In the late nineteenth and early twentieth centuries, Grove Street in Glastonbury was the home to a diverse immigrant community that included Germans, Poles and Ukrainians. Many residents worked nearby at the Williams Brothers Silver Company. A German Lutheran Church, built on Grove Street in 1902, became St. John The Baptist Ukrainian Catholic Church in 1925. The area was redeveloped in the 1970s and the church was in the path of a new road linking Main Street and the New London Turnpike. In 1973, developer David MacClain was given approval for a residential project to be built across from his Glen Lochen Marketplace (completed 1975). His proposal included providing a new home for the church at the corner of a new Grove Street. He only charged the church for moving fees that were within the $45,000 the Redevelopment Agency had paid for the building. The church was moved to its current address at 26 New London Turnpike early in 1974.
Sources: “Ukrainian Church, a Landmark, Seen Surviving Redevelopment,” by George Graves (Hartford Courant, August 19, 1973); “Redevelopment Agency Vows To Keep Church,” by George Graves (Hartford Courant, September 28, 1973); “Ukrainian Church Expected To Be Relocated This Week,” (Hartford Courant, February 10, 1974).
The house at 1559 Main Street in Glastonbury was the home of William Welles, a prominent citizen of the town. Welles was a tutor at Yale. During the Revolutionary War, when students were dispersed away from New Haven, Yale classes were held in the house (May 1777 to June 1778). Welles left Glastonbury c. 1798 and the house was acquired by Joseph Stephens, who operated a forge behind the house near the river. Originally having a saltbox form, the house was later expanded and updated in the Georgian style. It also has a later Greek Revival front doorway.
The sign on the house at 534-536 Naubuc Avenue in Glastonbury indicates that it was built c. 1820 by George Wrisley. The Commemorative Biographical Record of Hartford County, Connecticut (1901) mentions a George Wrisley who built a house later occupied by his son, George Smith Wrisley, and grandson, Ransom Wrisley, but that house must have been built earlier than 1820 if it was built by George, Sr. The 1855 map of Hartford county indicates an “H. Risley” living about where the house is located.
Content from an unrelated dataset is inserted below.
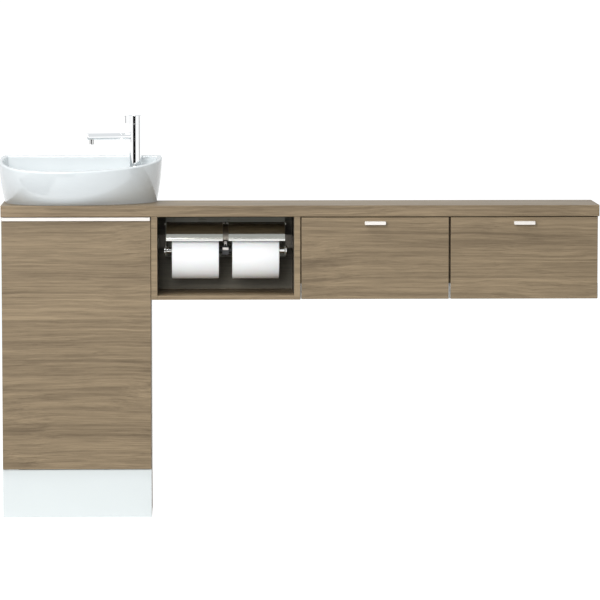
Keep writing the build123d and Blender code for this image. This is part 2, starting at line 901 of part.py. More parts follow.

In 1798 Ebenezer Hale (1771-1843) of Glastonbury married Sarah Cornwall of Portland. The couple shared the house at 1381 Main Street in Glastonbury with Ebenezer’s brother Gideon Hale, Jr., who married Anna Case in 1803. Eventually the house became too small for two families and Ebenezer Hale built his own house at 1378 Main Street in 1806. Ebenezer’s grandsons, George and John Howard Hale, started a peach orchard in 1866. The farm paymaster would pay the orchard workers at the long window on the north side of the house. John H. Hale developed peach trees that could better withstand the northern climate. The first to grade their fruit, the brothers developed their business on a national scale with 1200 acres in Connecticut and Georgia by 1915. As related inA Handbook of New England (second edition, 1917):
It was J. H. Hale, the ‘Peach King,’ who more than any other man in its history put Glastonbury on the map. He began in a small way with upland farms worth $10 an acre, and on this “barren” land proved that peaches could be produced, unequaled in flavor, which would bring the highest prices in the nearby New England markets. Wealth has poured in upon him and is utilized in developing at Fort Valley in Georgia the greatest peach-growing industry of the world.
I had occasion to speak to a gentleman this morning about the Hon. J. H. Hale, of South Glastonbury, Conn. We call him the “Peach King.” When he began the production of peaches in Connecticut, he at once sought to specialize his work and to send forth “Hale’s” peaches as the best product in the market, and he has made a great reputation simply by the peach itself. He had each peach carefully wrapped and on each wrapper it was advertised that it was a “Hale” peach, and in putting up packages, he was careful that every peach should be the same, from the top to the bottom of the package. In doing that, he said he found great difficulty, because he even had to discharge men who insisted upon putting nicer peaches at the top. He said, “I had to discharge my men and employ girls, because the girls are more honest than the men.” After that he had no trouble whatever. But when he put these peaches in the great markets of the east, he found that the commission merchants rather discouraged the idea, they didn’t care to bother with them. He demanded a better price, and he just asked the privilege of putting them in that people might know what Hale’s peaches really were, and it was but a short time before he had them coming for his peaches; letters were being sent to him from different parts of the country, saying, “Send on your peaches, our customers want them,” and from that little beginning he now has 2,300 acres of peaches in a bearing condition, and last year he shipped 210 large refrigerator cars from his Georgia orchard to the markets of the north and had a ready market for all he could produce. He made that market by judicious advertising of the article itself.
Bear in mind, it is the man on the farm that will make the success just as surely as it is the man behind the gun that will win the victory.